In some scenarios, we may not need to learn all the Feature attributes/keys, but only need specifics ones (as it takes execution time). When creating the ops object, argument attributes can be given to specify which attributes/keys we want to create. Only the commands(cli/Yang/Xml) related to the attribute(s)/key(s) will be sent to the Device.

Attributes is a list, where each item represents a specific location that we want to create in the osp object. The syntax is the same as dictionary lookup, where the quotes are removed, and the first word of the string represents the variable name.

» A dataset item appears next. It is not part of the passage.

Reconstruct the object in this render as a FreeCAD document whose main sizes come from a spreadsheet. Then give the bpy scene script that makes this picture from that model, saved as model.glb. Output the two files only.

It also supports regexp syntax, so many matching keys can be built.

# Only build ospf.name
# For all process id, all vrf, only interface.
ospf = Ospf(device=device,
            attributes=['name[process_id][(.*)][vrf][(.*)]['interface'])
ospf.learn()
print(ospf.name)

{'process_id': {'1': {'vrf': {'blue': {'interface': {'eth3/1': {'ip_address': '1.1.1.1',
                                                                'state': 'up'}}},
                              'orange': {'interface': {'eth3/2': {'ip_address': '1.1.1.2',
                                                                  'state': 'up'}}}}},
                '2':{'vrf':{'orange': {'age':6,
                                       'interface': {'eth3/5': {'ip_address': '1.1.1.4',
                                                                'state': 'up'}},
                                       'router_id': 15}}}}}

We can see all the information not related to interface has not been built. Only the commands related to interface has been sent to the Device. The big advantage is to save execution time, when only specific values are desired.